All of the scanned images were imported into a new Apple Photos library. All images were given the same keyword NoAlbum. This is where the sorting and discarding take place. This is the most time-consuming part. This took about 2-3 months. I did a little every day. I went through each photo and either discarded it or placed it into an album. My goal was to place each photo in only one album. Once I put a photo in an album I would remove the keyword, NoAlbum. That way when I started sorting each day, I could start with the images that weren’t in any album. Once I had every photo in an album, I added a keyword ALB followed by a 3 digit number. First album keyword is ALB001, etc. I will eventually add additional keywords and allow photos to be in multiple albums. Re:keywords… OogieM has a great post here: Editing image metadata of digitized analogue photos?

Currently I have the scanned images backed up to Time Machine, as well as an external SSD and MS OneDrive. Because this Apple Photos library is not my system library, I am planning of putting a copy in iCloud.


#14

This is really extensive though based on your other posts I expected it. If we were talking in real life I’d immediately buy you a drink or food as thanks for the detail and extensiveness. Also if I’m being honest throw this up in the Cool Workflows section as its own post, I think it deserves further recognition. Also if you are going to MacStock I’ll see you there.

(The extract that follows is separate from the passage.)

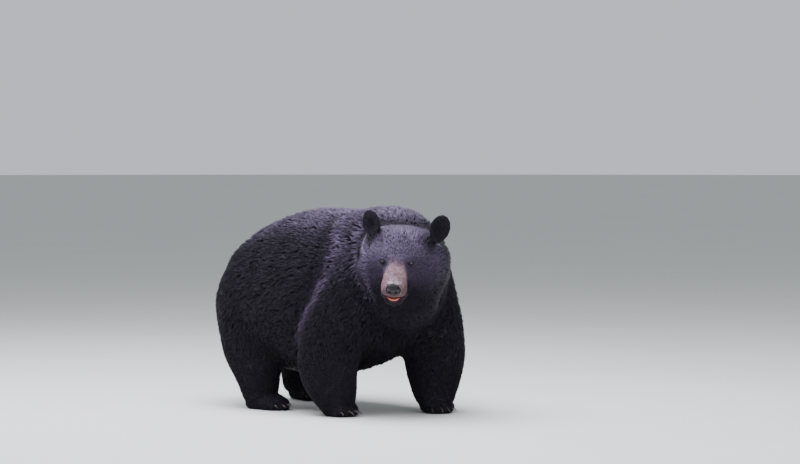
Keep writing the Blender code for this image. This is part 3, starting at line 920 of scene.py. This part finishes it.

As to your comment, I like your process overall. I find it interesting that you won’t be getting rid of the photos. I say that as the trendiness of the KonMari method lately. I think for me personally with that many of the photos I’ll scan them all but then sort through and not keep all of them. The older family photos certainly but some of those shots aren’t worth keeping and are duds.

I think a bit different in my case from yours is that I’m a Lightroom user. I love Apple Photos but wouldn’t want the photos to be held hostage if for whatever reason it became corrupt. As of now, I’m storing the large majority of my photos in Lightroom and my iOS photos and videos in Photos.

I’d be looking at the 1200 dpi version and I’d go ahead and scan at the 1200 dpi resolution. I like the process of your numbering scheme. Also your thing about the quality. I don’t have too many slides but the images would be the priority right now.

Interesting your process of sorting and discarding. If you decided a photo wasn’t worth keeping would you just delete it from your Apple Photos library?


#15

This is a good old school solution! Invest in an camera stand and remote trigger, and a put every page/photo under a plate of glass. It is also nesessary with a polaroid-filter on the camera lense to remove the refections from the glass, but in this way you can digitalize a box of photos in rather short time. This method will not work with negatives/slides, though :wink:


#16

Yes. With a slide adapter.


#17

This is the only part that made me shudder. The negative has so much more information compared to the print that I can’t imaging getting rid of them. I’d probably do it the other way round, scan the negatives and toss the photos.


#18

It can with either a slide adapter or a lightbox you place the slides on.

Good if you only have several hundred slides, not so good for many thousands of them.


#19

Yes, I knew that part would turn some heads (I read all about it on the internet). I completely understand the quality issues with the negatives being better than the paper photos as a scanning source. Again, just personal preference. I am happy with the quality of scanned images.


#20

How much space do these photos take up? I already have 700 GB of photos I’ve taken over the past 15 years.